There have been other parties that qualified for the Idaho ballot in the past, including the Natural Law Party and Reform Party in the 1990s and, decades ago, the Populist Party. The Green Party, which was founded in 1984, has never been on the Idaho ballot, according to Chief Deputy Secretary of State Tim Hurst. However, that doesn’t mean some of its nominees haven’t.

In addition to Stein, who drew 4,402 votes or 0.7 percent in Idaho as an independent in 2012, Ralph Nader, who had been the Green Party’s presidential nominee in 1996 and 2000, finally made the Idaho ballot as an independent in 2008. He drew 7,175 votes, or 1.1 percent.

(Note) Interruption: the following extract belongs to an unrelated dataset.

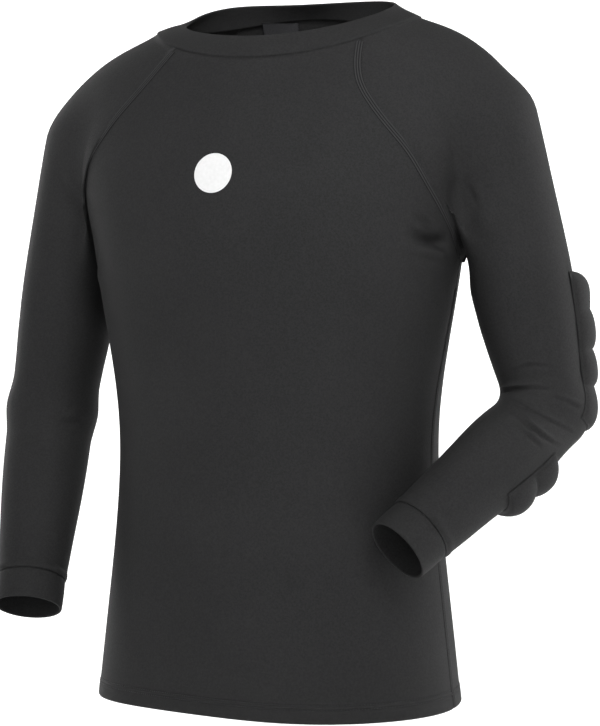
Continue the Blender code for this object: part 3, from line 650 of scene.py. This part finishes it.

Four years earlier, Nader had fallen short of the required number of signatures by the August deadline. He sued, trying to get on the Idaho ballot anyway, and lost. He ran that year as a write-in but got just 0.2 percent of the vote; he polled 2.5 percent of the vote as a write-in in 2000.

In recent years, the highest vote numbers for a third-party or independent candidate for president in a general election in Idaho went to Ross Perot, who ran on the Reform Party ticket in 1996 and drew 62,518 votes, 12.7 percent of the vote that year.

History plate at risk

A special license plate commemorating the 150th anniversary of the creation of Idaho Territory – and raising money for local county historical societies and museums – is at risk of being discontinued if more Idahoans don’t buy it. Dubbed the Idaho Territorial Sesquicentennial plate, the specialty plate needs 1,000 or more sales by Dec. 1 to avoid an inglorious demise. Only about 220 a year have been sold during the plate’s initial grace period.

People can purchase the plates even if their current plates aren’t up for renewal and get credit for the remaining time on their current plates.

A far-off deputy attorney general

Why would the state of Idaho be appointing a special deputy attorney general to handle litigation against Toshiba in Japan? It turns out that the Public Employee Retirement System of Idaho saw investment losses estimated between $900,000 and $2.7 million when its Toshiba stock holdings dropped sharply in value several times over an accounting controversy at the Japanese firm between 2008 and 2015, and there’s a lawsuit in the works.

Idaho’s Board of Examiners agreed last week to appoint Bonnie Dixon of Atsumi and Sakai as a special deputy attorney general to represent PERSI in “pursuing litigation in Japan against Toshiba Corp.” PERSI spokesman Kelly Cross said, “Because PERSI’s related investments were not made through U.S. markets, the litigation would take place in Japan.”

Atsumi and Sakai is an independent law firm in Tokyo of which Dixon is a partner.